Posted by: Jon Marthaler under Europe, Soccer Updated: August 26, 2013 - 8:36 AM

HEADLINE | 67,385.

That's the number of fans that turned out to CenturyLink Field in Seattle for Sunday night's grudge match between rivals Seattle and Portland in MLS. It was the second-best-attended game in MLS history; it was also the third-best attendance for any soccer game in the world over the weekend, just behind the 71,000 that watched Bayern Munich.

Many were there to see the home debut of national team star Clint Dempsey, whose first two matches for the Sounders had come on the road. Most, however, were there to see what has become the league's best rivalry; Portland's last visit to Seattle drew 40,000+ on a 40-degree night in mid-March.

Dempsey, to the disappointment of the Sounders supporters, did not score. However, striker Eddie Johnson, Dempsey's USA teammate, did find the net, flicking a header just inside the far post from a Mauro Rosales free kick in the 60th minute. It was enough to give Seattle a 1-0 win, which lifted the Sounders into fifth in the Western Conference, just two points behind second-place Los Angeles.

The signing of Dempsey, which made "Deuce" the league's highest-paid player, had the effect of adding some serious pressure for Seattle, which has languished in the bottom half of the conference standings all season - due mostly to their terrible record on the road. The Sounders have lost only once at home all year - but have an ugly seven losses in twelve away games. With Dempsey's arrival, the time for excuses in the Pacific Northwest is over; the Sounders need to start climbing the standings.

PREMIER LEAGUE | One of the great things about English soccer is the league's incredible history, which gives us plenty of semi-unbelievable-sounding statistics. This weekend's example: Sunday was Cardiff City's first home game in the top division in England since 1962.

Not even the visitors - Premier League powerhouse Manchester City - could dampen the atmosphere at Cardiff City Stadium. The Bluebirds crowd came ready to party, and were rewarded with a reason to celebrate. Aron Gunnarsson scored, Frazier Campbell scored twice with his head from corners, and Cardiff City - little Cardiff City, without a top-division goal for 51 years - ran out 3-2 winners against mighty Manchester City.

Elsewhere, Arsenal got its first points of the year, beating Fulham 3-1, and Liverpool beat Aston Villa 1-0 on the strength of another Daniel Sturridge goal. The biggest game of the weekend, though, is today, as Chelsea and Manchester United play this afternoon (2pm, NBC Sports).

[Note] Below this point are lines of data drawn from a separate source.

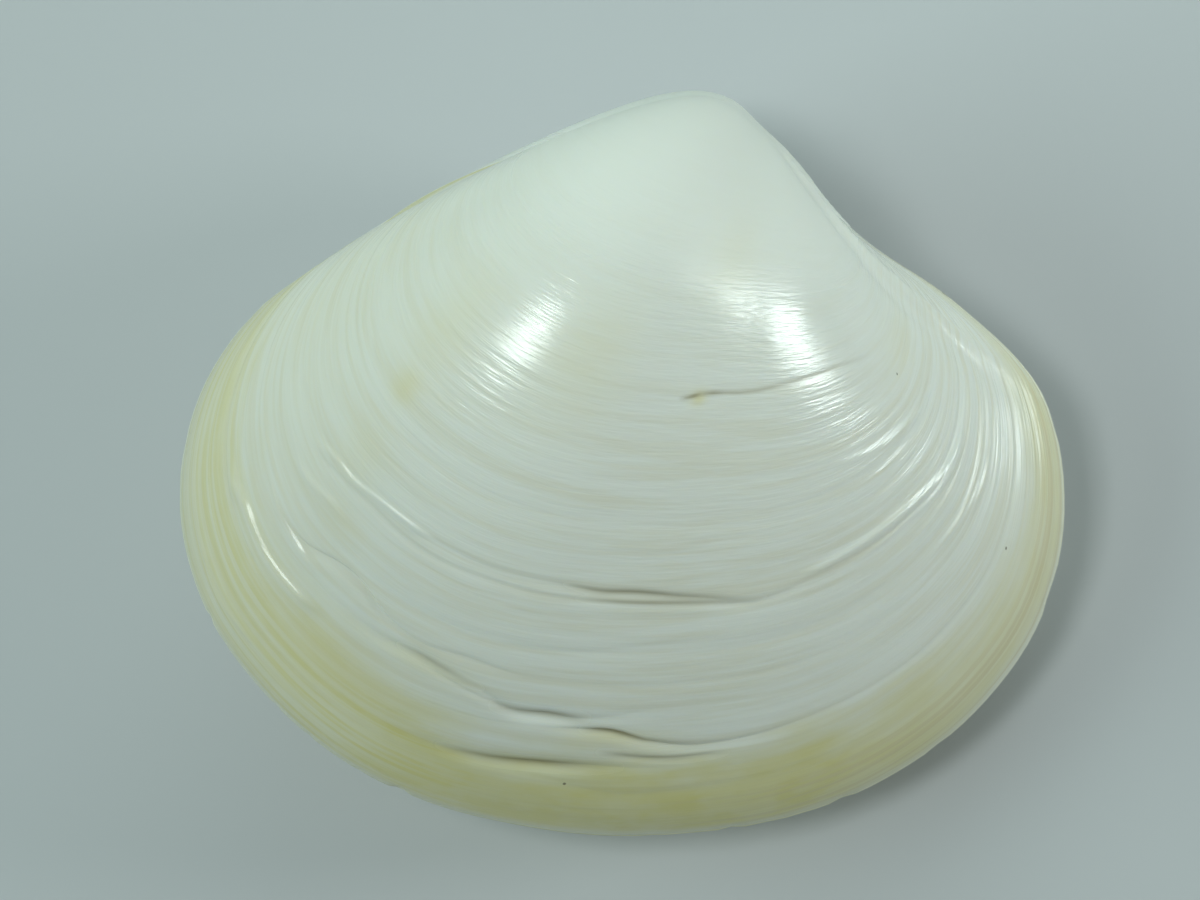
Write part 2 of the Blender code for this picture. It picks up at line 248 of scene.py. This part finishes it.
# Yellow stains: direction, share, reach in degrees, reach in share, strength.
STAINS = (
    (197, 0.559, 3, 0.018, 0.5),
    (199, 0.640, 5, 0.030, 0.25),
    (203, 0.714, 4, 0.022, 0.2),
    (196, 0.480, 7, 0.060, 0.25),
    (229, 0.442, 12, 0.060, 0.25),
    (269, 0.466, 3, 0.008, 0.8),
    (215, 0.860, 16, 0.045, 0.5),
    (268, 0.842, 9, 0.010, 0.7),
    (228, 0.796, 10, 0.012, 0.4),
    (271, 0.325, 16, 0.05, 0.2),
    (351, 0.494, 8, 0.04, 0.2),
    (160, 0.650, 35, 0.30, 0.22),
)

# Specks of dark dirt on the right valve: direction and share.
SPECKS = ((343.8, 0.515), (347.8, 0.866), (261.2, 0.911))
SPECK_RADIUS_MM = 0.1

# Rows of the mesh are growth lines: how many from each break to the next, and how far they gather
# towards the breaks. Columns run from the beak to the rim: from, to and how many. They are close
# together in the right valve's scars.
ROWS_BETWEEN_BREAKS = (96, 46, 38, 36, 22, 18, 26, 24, 16, 40)
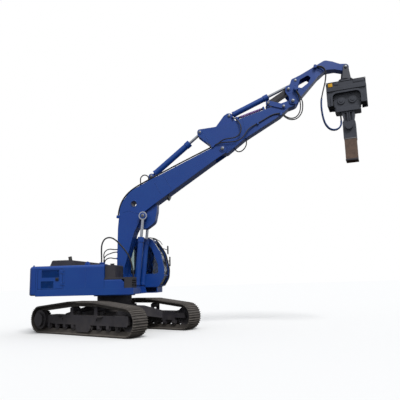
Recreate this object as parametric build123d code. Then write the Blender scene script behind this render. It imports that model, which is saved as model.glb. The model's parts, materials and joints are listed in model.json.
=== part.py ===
from build123d import *
import math
import os

# Pile driver rig: a crawler excavator with a raised gooseneck boom, a stick, a hinged tip arm
# and a vibratory hammer that hangs in a yoke. Millimetres, +X forward, +Y left (cab side),
# +Z up, origin on the ground under the slew axis. The tracks are turned under the house.

# Undercarriage, in its own frame: +X forward, before it is turned
track_turn = -30.8
track_length = 5080
track_height = 1060
wheel_height = 900
track_gauge = 2590
shoe_width = 600
shoe_count = 51
shoe_plate = 20
grouser_height = 30
grouser_top = 14
grouser_foot = 30
grousers_per_shoe = 3
shoe_gap = 14
link_height = 118
rail_width = 44
rail_spacing = 130
seat_gap = 0.3
sprocket_teeth = 21
tooth_depth = 42
roller_count = 9
roller_radius = 100
roller_flange = 18
roller_length = 250
carrier_radius = 80
carrier_places = (-480, 710)
guard_middle = 100
guard_half = 345
guard_plate = 20
bracket_half = 60
stand_half = 70
step_places = (-1110, 940)
step_length = 260
step_reach = 90
frame_bottom = 320
frame_belly = 400
frame_top = 620
frame_width = 330
frame_side = 35
arm_height = 160
cover_lap = 110
cover_reach = 140
cover_proud = 70
frame_hole = 28
frame_hole_places = (-930, 780)
wheel_room = 40
axle_radius = 50
final_drive_radius = 320
final_drive_reach = 70
cap_radius = 225
cap_reach = 75
car_body_top = 900
car_body_low = 480
car_body_radius = 760
leg_width = 620
leg_reach_x = 900

# Slewing
ring_radius = 590
ring_flange_radius = 710
ring_flange_height = 57
deck_bottom = 1247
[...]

WORLD CUP | FIFA, having handed the 2022 World Cup to Qatar, is apparently just now figuring out that you cannot play soccer in Qatar in the summertime because it is 130 degrees there. Consequently, they're now going to try to find another time to play it - possibly in November, which I'm sure won't anger pretty much every league in the world that plays during November.

In conclusion, Qatar is still a very, very dumb place to have the World Cup.

EUROPE | Conditions normal in Germany, where Borussia Dortmund, Bayern Munich, and Bayer Leverkeusen all continued their perfect starts to the season. Bayern, however, were hit with their first setback of the year, as Spanish international Thiago Alcantara left the game with a thigh injury, and could miss up to seven weeks.

In France, uber-rich Paris-St. Germain got its first win of the season after a pair of draws to begin the year. PSG, with Qatar's billions behind them, will likely win the French title again this year, so it's entertaining to see them trip out of the gate, even a little.